• Blocking quiz / test apps from accessing your Facebook information

Here’s what I posted on Facebook recently

Your friends are the weakest link, mine too

Every time I spot that you’ve taken some test on Facebook and shared your results here I block the app that you used. This is because, when you authorise the app to interact with your page, it is then able to interact with mine* (and can, I assume from the wording below, access non-public information). Which I’d rather it didn’t. Obviously I will miss some because Fb won’t show me everything.
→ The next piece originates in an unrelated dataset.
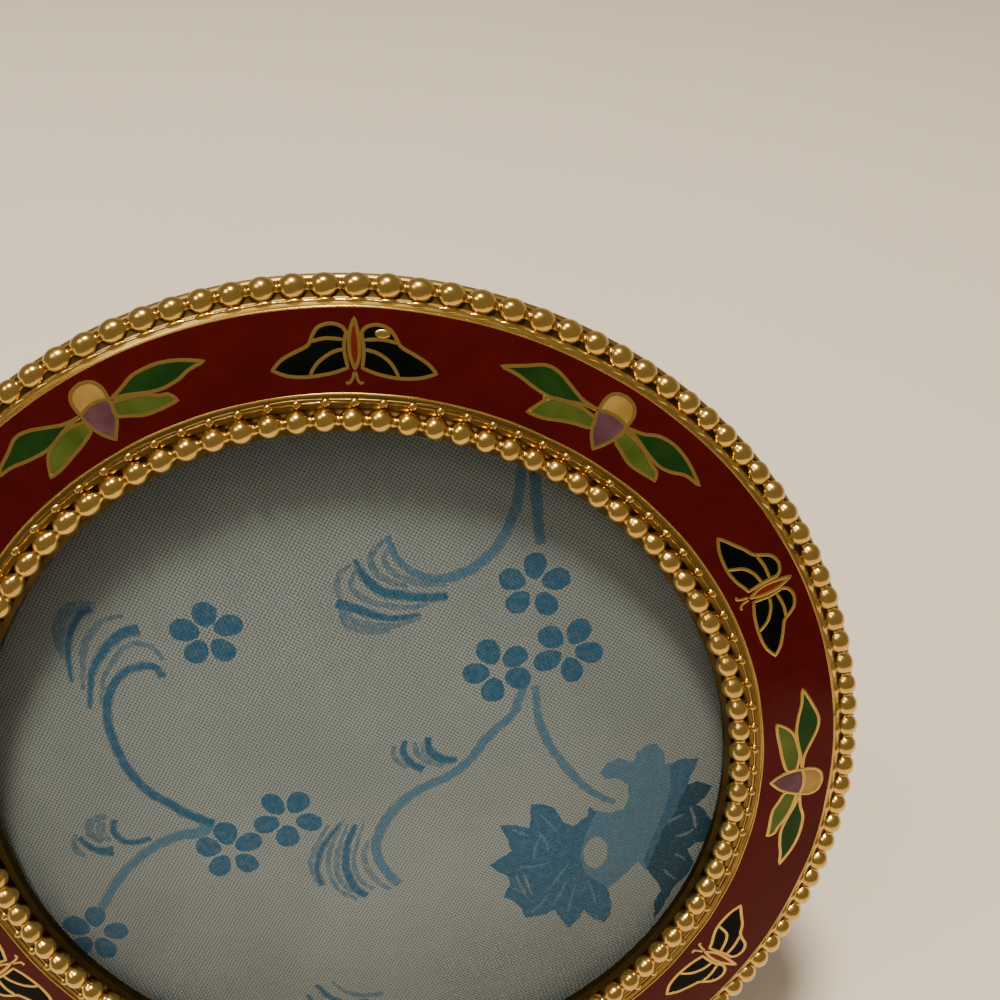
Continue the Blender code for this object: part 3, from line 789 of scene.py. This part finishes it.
def blossom(x, y, turn, chance):
    """Five round petals round a bare middle."""
    petals = []
    for index in range(5):
        direction = radians(turn + 72 * index + chance.uniform(-4, 4))
        reach = chance.uniform(2.0, 2.15)
        long, wide = chance.uniform(1.25, 1.4), chance.uniform(1.02, 1.15)
        outline = []
        for step in turns_of(18):
            along = reach + long * cos(step)
            across = wide * sin(step) * (1 + 0.14 * cos(step))
            right = x + along * cos(direction) - across * sin(direction)
            up = y + along * sin(direction) + across * cos(direction)
            outline.append((right, up))
        petals.append(outline)
    return petals


def print_outlines():
    """Every printed shape: its tone and its outline."""
    chance = random.Random(7)
    shapes = []
    for x, y, turn in BLOSSOMS:
        shapes += [("full", rough(petal, chance, 0.05)) for petal in blossom(x, y, turn, chance)]
    for tone, line, *widths in STROKES:
        shapes.append((tone, rough(stroke(line, *widths), chance, 0.06)))
        if tone != "pale":
            shapes.append(("pale", rough(stroke(line, *[width + FRINGE for width in widths]), chance, 0.08)))
    for tone, outline in FLOWER_HEADS:
        shapes.append((tone, rough(outline, chance, 0.07)))
    for tone, line in LIGHT_LINES:
        shapes.append((tone, rough(stroke(line, 0.12, 0.32, 0.12), chance, 0.05)))
    x, y, wide, high = FLOWER_HEAD_EYE
    eye = [(x + wide * cos(step), y + high * sin(step)) for step in turns_of(14)]
    shapes.append(("bare", rough(eye, chance, 0.08)))
    return shapes


def make_cloth(inks):
    """A thin disc. The printed shapes are cut into its face, and their faces take the ink."""
    shapes = print_outlines()
    rim = [(CLOTH_RADIUS / MM * cos(turn), CLOTH_RADIUS / MM * sin(turn)) for turn in turns_of(120)]
    corners, outlines = [], []
    for outline in [rim, *[anticlockwise(outline) for _, outline in shapes]]:
        outlines.append(list(range(len(corners), len(corners) + len(outline))))
        corners += [Vector(point) for point in outline]
    found = delaunay_2d_cdt(corners, [], outlines, 1, 1e-5)
    flat, faces, sources = found[0], found[2], found[5]
    points = [(x * MM, y * MM, CLOTH_FRONT) for x, y in flat]
    names = list(inks)
    kinds = []
    for source in sources:
        tones = [TONES.index(shapes[index - 1][0]) for index in source if index > 0]
        tone = TONES[max(tones)] if tones else "bare"
        kinds.append(names.index(LINE_TONES.get(tone, tone)))
    back = len(points)
    points += [(x * MM, y * MM, CLOTH_FRONT - CLOTH_THICKNESS) for x, y in rim]
    faces = [tuple(face) for face in faces]
    faces.append(tuple(reversed(range(back, back + len(rim)))))
    front_rim = rim_corners(flat, rim)
    for index in range(len(rim)):
        after = (index + 1) % len(rim)
        faces.append((front_rim[index], back + index, back + after, front_rim[after]))
    kinds += [names.index("bare")] * (len(rim) + 1)
    cloth = add_piece(
        "print_cotton",
        points,
        faces,
        [inks[name] for name in names],
        "printed_cotton",
        replaced=["printed_cloth"],
        face_materials=kinds,
    )


def rim_corners(flat, rim):
    """Which of the cut face's corners are the rim's own."""
    places = {(round(x, 3), round(y, 3)): index for index, (x, y) in enumerate(flat)}
    return [places[(round(x, 3), round(y, 3))] for x, y in rim]


# Materials

class Nodes:
    """A new material's or world's nodes, with short calls for the few kinds that are used here."""

    def __init__(self, name, kind="materials", shader="Principled BSDF"):
        self.owner = getattr(bpy.data, kind).new(name)
        self.owner.use_nodes = True
        self.tree = self.owner.node_tree
        self.shader = self.tree.nodes[shader]

    def node(self, kind, inputs=None, **settings):
        made = self.tree.nodes.new(kind)
        for setting, value in settings.items():
            setattr(made, setting, value)
        for name, value in (inputs or {}).items():
            self.feed(made.inputs[name], value)
        return made

    def feed(self, socket, value):
        if isinstance(value, bpy.types.NodeSocket):
            self.tree.links.new(value, socket)
        else:
            socket.default_value = value

    def set(self, **inputs):
        for name, value in inputs.items():
            self.feed(self.shader.inputs[name.replace("_", " ")], value)

    def place(self):
        return self.node("ShaderNodeTexCoord").outputs["Object"]

    def noise(self, place, scale, detail, roughness=0.55):
        inputs = {"Vector": place, "Scale": scale, "Detail": detail, "Roughness": roughness}
        return self.node("ShaderNodeTexNoise", inputs).outputs["Fac"]

    def math(self, operation, *values):
        made = self.node("ShaderNodeMath", operation=operation)
        for socket, value in zip(made.inputs, values):
            self.feed(socket, value)
        return made.outputs[0]

    def times(self, first, second):
        return self.math("MULTIPLY", first, second)

    def ramp(self, value, start, end, low=0.0, high=1.0, **settings):
        """The value from start to end, stretched to run from low to high, and kept in between."""
        inputs = {"Value": value, "From Min": start, "From Max": end, "To Min": low, "To Max": high}
        return self.node("ShaderNodeMapRange", inputs, **settings).outputs[0]

    def mix(self, share, first, second):
        made = self.node("ShaderNodeMix", data_type="RGBA")
        self.feed(made.inputs[0], share)
        self.feed(made.inputs[6], first)
        self.feed(made.inputs[7], second)
        return made.outputs[2]

    def bump(self, height, distance, strength=1.0, after=None):
        inputs = {"Height": height, "Distance": distance, "Strength": strength}
        if after is not None:
            inputs["Normal"] = after
        return self.node("ShaderNodeBump", inputs).outputs["Normal"]


def rgb(red, green, blue):
    return (red, green, blue, 1.0)


# Dull, bright and stained gold
GOLD_TONES = [(0.61, 0.375, 0.075), (0.72, 0.46, 0.11), (0.26, 0.13, 0.03)]
TARNISH_SPOTS = [
    # Angle in degrees, radius on the ring and size
    (57.5, 46.0 * MM, 0.8 * MM),
    (80.0, 45.2 * MM, 0.6 * MM),
]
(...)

How to block apps etc https://www.facebook.com/settings?tab=blocking

*because you can see my page and the app can access what you can access

Screenshot 2017-11-16 00.56.06.png

If you scroll down that page there are several options for blocking or restricting various things. At the time of writing (Nov 2017) the list is

  • Restricted list
  • Block users
  • Block messages
  • Block app invites
  • Block event invitations
  • Block apps
  • Block pages

The last two are particularly useful for dodgy looking quizzes and tests. As far as I can tell when your friends take a test they authorise the app to access their page. Their page can access all your info, so my supposition is that the app can access all your info too. This is borne out in the format of the help text Facebook uses to clarify what happens when you block an app (in the picture above) – “Once you block an aapp, it can no longer contact you or get non-public information about you through Facebook.” Hmm, the ‘non-public information’ bit made me wonder, so I have blocked – over the years – over 260 of these apps I think, here is my full list.

It’s very simple to block, just start typing the name of the offending app and autofill options will appear (if not you’d need to visit the app’s page and see if you can work out who is behind it). If an app doesn’t show up in the Block Apps dialogue box try it in the Block Pages option lower down.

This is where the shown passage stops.